Lines of data

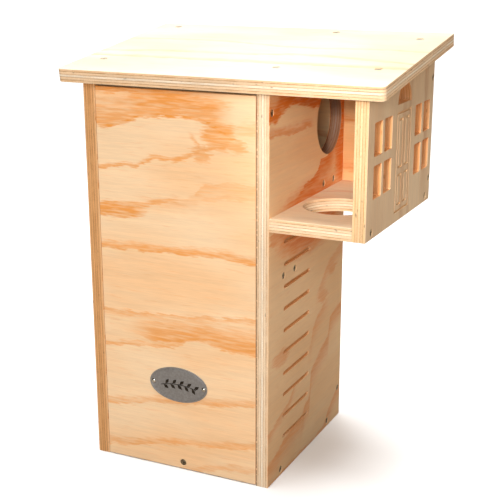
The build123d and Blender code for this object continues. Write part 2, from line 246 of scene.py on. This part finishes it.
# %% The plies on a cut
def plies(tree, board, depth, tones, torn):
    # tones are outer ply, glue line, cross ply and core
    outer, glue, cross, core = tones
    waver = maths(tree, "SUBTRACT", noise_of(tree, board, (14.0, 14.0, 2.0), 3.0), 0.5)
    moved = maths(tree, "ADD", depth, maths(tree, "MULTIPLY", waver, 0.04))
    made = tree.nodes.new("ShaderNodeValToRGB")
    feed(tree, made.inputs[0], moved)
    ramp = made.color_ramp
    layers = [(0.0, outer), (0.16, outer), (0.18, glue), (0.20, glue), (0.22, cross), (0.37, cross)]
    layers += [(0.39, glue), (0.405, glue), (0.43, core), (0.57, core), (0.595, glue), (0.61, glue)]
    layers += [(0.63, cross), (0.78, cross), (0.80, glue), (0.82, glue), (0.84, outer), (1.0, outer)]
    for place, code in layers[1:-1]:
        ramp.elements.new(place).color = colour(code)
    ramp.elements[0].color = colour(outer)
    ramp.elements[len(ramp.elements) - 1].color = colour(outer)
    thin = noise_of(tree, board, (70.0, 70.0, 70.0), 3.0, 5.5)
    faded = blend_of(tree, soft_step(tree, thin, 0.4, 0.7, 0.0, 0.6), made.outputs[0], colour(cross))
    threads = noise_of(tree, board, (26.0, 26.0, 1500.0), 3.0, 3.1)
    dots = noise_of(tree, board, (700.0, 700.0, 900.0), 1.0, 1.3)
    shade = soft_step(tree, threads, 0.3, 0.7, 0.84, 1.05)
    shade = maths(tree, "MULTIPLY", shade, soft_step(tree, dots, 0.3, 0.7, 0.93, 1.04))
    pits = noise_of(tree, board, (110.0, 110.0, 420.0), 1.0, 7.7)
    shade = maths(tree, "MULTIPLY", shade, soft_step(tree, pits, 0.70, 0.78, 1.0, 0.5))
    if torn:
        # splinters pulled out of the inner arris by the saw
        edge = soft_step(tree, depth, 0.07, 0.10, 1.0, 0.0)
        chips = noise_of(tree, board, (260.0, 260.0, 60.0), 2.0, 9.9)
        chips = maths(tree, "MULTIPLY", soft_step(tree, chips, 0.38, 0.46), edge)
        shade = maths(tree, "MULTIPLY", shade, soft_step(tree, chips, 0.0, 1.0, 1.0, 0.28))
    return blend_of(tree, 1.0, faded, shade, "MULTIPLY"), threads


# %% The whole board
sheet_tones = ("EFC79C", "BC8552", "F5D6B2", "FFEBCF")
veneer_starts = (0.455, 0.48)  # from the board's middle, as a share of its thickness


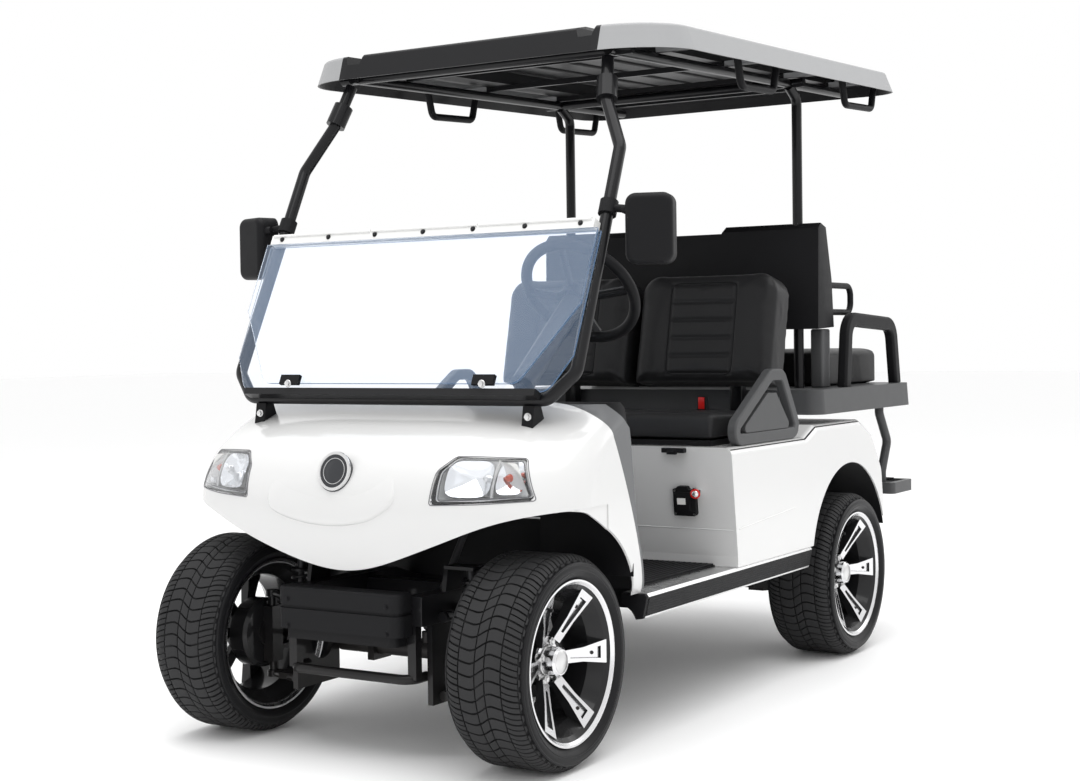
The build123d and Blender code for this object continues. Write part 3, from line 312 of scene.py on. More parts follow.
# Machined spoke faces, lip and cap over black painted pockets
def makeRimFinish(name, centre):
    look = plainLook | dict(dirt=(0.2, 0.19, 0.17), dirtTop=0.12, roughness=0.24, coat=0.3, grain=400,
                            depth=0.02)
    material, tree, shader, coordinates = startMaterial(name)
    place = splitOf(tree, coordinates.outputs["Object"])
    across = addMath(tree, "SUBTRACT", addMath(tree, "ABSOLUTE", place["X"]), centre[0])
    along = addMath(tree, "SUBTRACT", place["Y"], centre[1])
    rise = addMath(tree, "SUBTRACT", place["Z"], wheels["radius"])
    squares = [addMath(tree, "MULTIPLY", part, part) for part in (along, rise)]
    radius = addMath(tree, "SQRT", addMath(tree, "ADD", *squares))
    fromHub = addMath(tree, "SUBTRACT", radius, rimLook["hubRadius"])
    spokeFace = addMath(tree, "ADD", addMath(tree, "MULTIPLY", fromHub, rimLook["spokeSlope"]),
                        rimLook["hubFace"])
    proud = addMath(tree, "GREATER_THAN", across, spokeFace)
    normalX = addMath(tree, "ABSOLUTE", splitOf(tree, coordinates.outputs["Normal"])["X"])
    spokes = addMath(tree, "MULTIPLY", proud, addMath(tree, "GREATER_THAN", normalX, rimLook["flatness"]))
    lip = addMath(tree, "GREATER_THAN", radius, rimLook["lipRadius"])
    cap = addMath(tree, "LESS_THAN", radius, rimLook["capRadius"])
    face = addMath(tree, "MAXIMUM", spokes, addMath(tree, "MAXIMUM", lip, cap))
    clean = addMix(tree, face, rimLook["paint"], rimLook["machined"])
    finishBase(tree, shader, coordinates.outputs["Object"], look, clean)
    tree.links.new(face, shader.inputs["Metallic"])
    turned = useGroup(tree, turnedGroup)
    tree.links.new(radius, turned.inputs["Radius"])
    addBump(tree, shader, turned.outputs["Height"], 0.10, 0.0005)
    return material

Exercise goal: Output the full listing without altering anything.

Answer to this exercise:
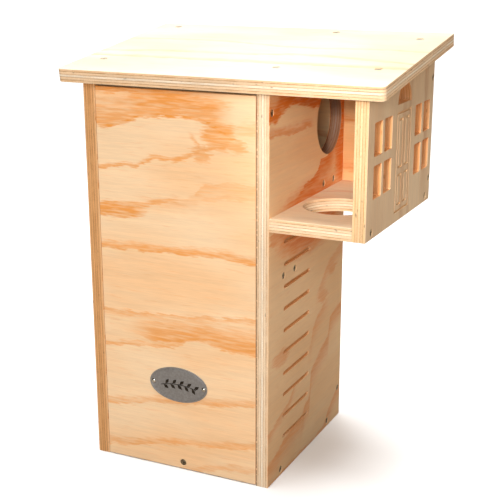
The build123d and Blender code for this object continues. Write part 2, from line 246 of scene.py on. This part finishes it.
# %% The plies on a cut
def plies(tree, board, depth, tones, torn):
    # tones are outer ply, glue line, cross ply and core
    outer, glue, cross, core = tones
    waver = maths(tree, "SUBTRACT", noise_of(tree, board, (14.0, 14.0, 2.0), 3.0), 0.5)
    moved = maths(tree, "ADD", depth, maths(tree, "MULTIPLY", waver, 0.04))
    made = tree.nodes.new("ShaderNodeValToRGB")
    feed(tree, made.inputs[0], moved)
    ramp = made.color_ramp
    layers = [(0.0, outer), (0.16, outer), (0.18, glue), (0.20, glue), (0.22, cross), (0.37, cross)]
    layers += [(0.39, glue), (0.405, glue), (0.43, core), (0.57, core), (0.595, glue), (0.61, glue)]
    layers += [(0.63, cross), (0.78, cross), (0.80, glue), (0.82, glue), (0.84, outer), (1.0, outer)]
    for place, code in layers[1:-1]:
        ramp.elements.new(place).color = colour(code)
    ramp.elements[0].color = colour(outer)
    ramp.elements[len(ramp.elements) - 1].color = colour(outer)
    thin = noise_of(tree, board, (70.0, 70.0, 70.0), 3.0, 5.5)
    faded = blend_of(tree, soft_step(tree, thin, 0.4, 0.7, 0.0, 0.6), made.outputs[0], colour(cross))
    threads = noise_of(tree, board, (26.0, 26.0, 1500.0), 3.0, 3.1)
    dots = noise_of(tree, board, (700.0, 700.0, 900.0), 1.0, 1.3)
    shade = soft_step(tree, threads, 0.3, 0.7, 0.84, 1.05)
    shade = maths(tree, "MULTIPLY", shade, soft_step(tree, dots, 0.3, 0.7, 0.93, 1.04))
    pits = noise_of(tree, board, (110.0, 110.0, 420.0), 1.0, 7.7)
    shade = maths(tree, "MULTIPLY", shade, soft_step(tree, pits, 0.70, 0.78, 1.0, 0.5))
    if torn:
        # splinters pulled out of the inner arris by the saw
        edge = soft_step(tree, depth, 0.07, 0.10, 1.0, 0.0)
        chips = noise_of(tree, board, (260.0, 260.0, 60.0), 2.0, 9.9)
        chips = maths(tree, "MULTIPLY", soft_step(tree, chips, 0.38, 0.46), edge)
        shade = maths(tree, "MULTIPLY", shade, soft_step(tree, chips, 0.0, 1.0, 1.0, 0.28))
    return blend_of(tree, 1.0, faded, shade, "MULTIPLY"), threads


# %% The whole board
sheet_tones = ("EFC79C", "BC8552", "F5D6B2", "FFEBCF")
veneer_starts = (0.455, 0.48)  # from the board's middle, as a share of its thickness


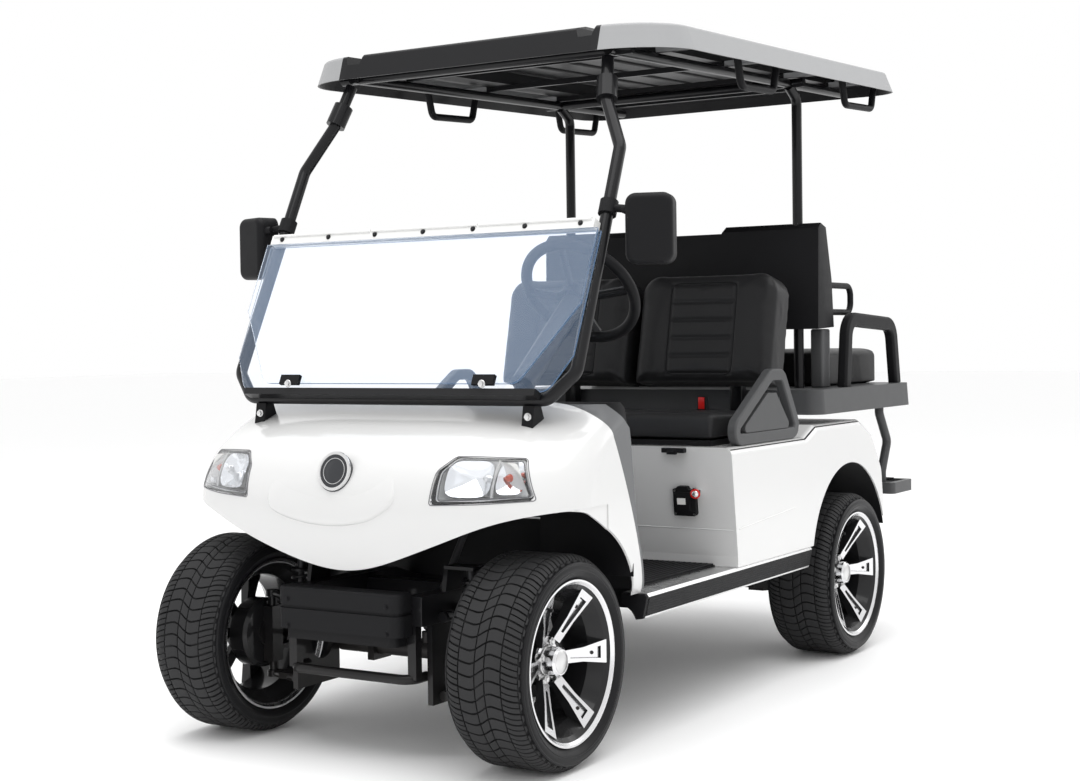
The build123d and Blender code for this object continues. Write part 3, from line 312 of scene.py on. More parts follow.
# Machined spoke faces, lip and cap over black painted pockets
def makeRimFinish(name, centre):
    look = plainLook | dict(dirt=(0.2, 0.19, 0.17), dirtTop=0.12, roughness=0.24, coat=0.3, grain=400,
                            depth=0.02)
    material, tree, shader, coordinates = startMaterial(name)
    place = splitOf(tree, coordinates.outputs["Object"])
    across = addMath(tree, "SUBTRACT", addMath(tree, "ABSOLUTE", place["X"]), centre[0])
    along = addMath(tree, "SUBTRACT", place["Y"], centre[1])
    rise = addMath(tree, "SUBTRACT", place["Z"], wheels["radius"])
    squares = [addMath(tree, "MULTIPLY", part, part) for part in (along, rise)]
    radius = addMath(tree, "SQRT", addMath(tree, "ADD", *squares))
    fromHub = addMath(tree, "SUBTRACT", radius, rimLook["hubRadius"])
    spokeFace = addMath(tree, "ADD", addMath(tree, "MULTIPLY", fromHub, rimLook["spokeSlope"]),
                        rimLook["hubFace"])
    proud = addMath(tree, "GREATER_THAN", across, spokeFace)
    normalX = addMath(tree, "ABSOLUTE", splitOf(tree, coordinates.outputs["Normal"])["X"])
    spokes = addMath(tree, "MULTIPLY", proud, addMath(tree, "GREATER_THAN", normalX, rimLook["flatness"]))
    lip = addMath(tree, "GREATER_THAN", radius, rimLook["lipRadius"])
    cap = addMath(tree, "LESS_THAN", radius, rimLook["capRadius"])
    face = addMath(tree, "MAXIMUM", spokes, addMath(tree, "MAXIMUM", lip, cap))
    clean = addMix(tree, face, rimLook["paint"], rimLook["machined"])
    finishBase(tree, shader, coordinates.outputs["Object"], look, clean)
    tree.links.new(face, shader.inputs["Metallic"])
    turned = useGroup(tree, turnedGroup)
    tree.links.new(radius, turned.inputs["Radius"])
    addBump(tree, shader, turned.outputs["Height"], 0.10, 0.0005)
    return material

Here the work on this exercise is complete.